Extensive exemptions are available with regard to dividend payments to:

  1. Irish resident companies
  2. Pension Funds
  3. Companies controlled by residents from an E.U. member state or tax treaty country and not under the control of Irish residents.
  4. Companies that are not resident in an E.U. / treaty country but which are controlled by tax treaty residents
  5. Individuals resident in an E.U. member state or tax treaty country

As a result of these exemptions it is generally possible to extract profits from an Irish resident company by way of dividends free from Irish tax.

 

A point to remember:

Withholding tax of 20% may apply to interest payments on loans/advances paid in the course of a trade or business to an E.U./Treaty country resident company.  Providing the loan is capable of lasting in excess of twelve months no withholding tax should apply.

 

5. STAMP DUTY

Intellectual Property can be transferred to an Irish resident company without incurring Stamp Duty in Ireland.

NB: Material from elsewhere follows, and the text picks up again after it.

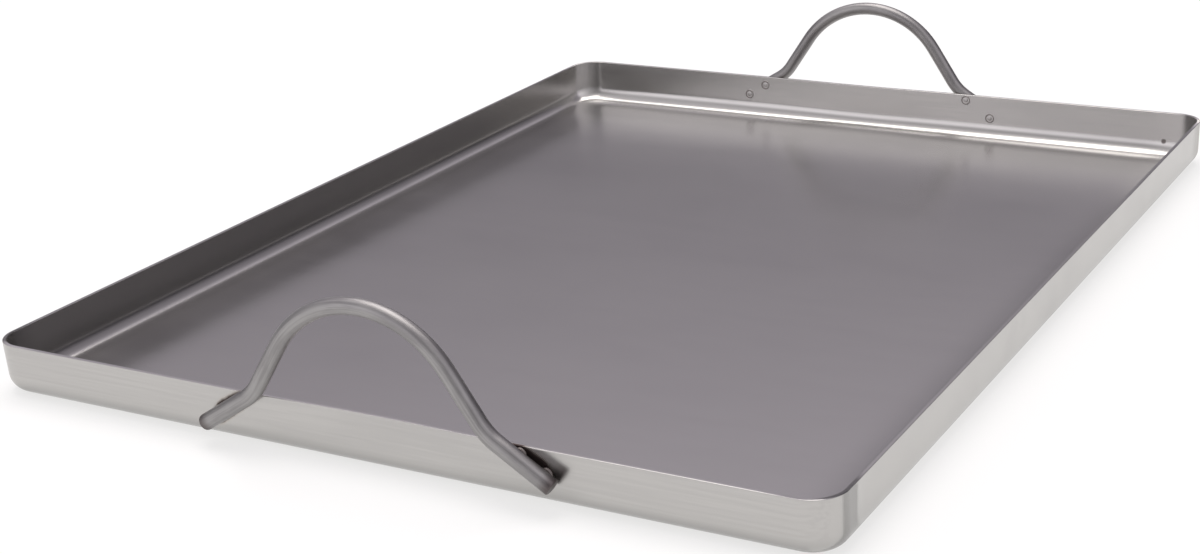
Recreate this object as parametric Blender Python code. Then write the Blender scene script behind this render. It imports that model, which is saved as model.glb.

Goodwill that is directly attributable to such IP is also covered by this stamp duty exemption.

 

SUMMARY

Ireland has one of the most competitive tax structures for trading and holding companies.  The main tax advantages are:

  1. 12½% standard rate of Corporation Tax.
  2. Significant Tax Credits for R&D Expenditure
  3. No Capital Duty on incorporation.
  4. Generally no Irish Stamp Duty on the transfer of Intellectual Property
  5. Exemption for gains on the disposal of shares in a subsidiary company.
  6. Tax Relief on the acquisition and development of Intellectual Property.
  7. Exemption from withholding taxes to companies resident in E.U. member states and countries with which we have a double taxation treaty.
  8. Availability of 25% Tax credit for capital expenditure incurred on buildings constructed or refurbished for the purposes of carrying on an R&D activity.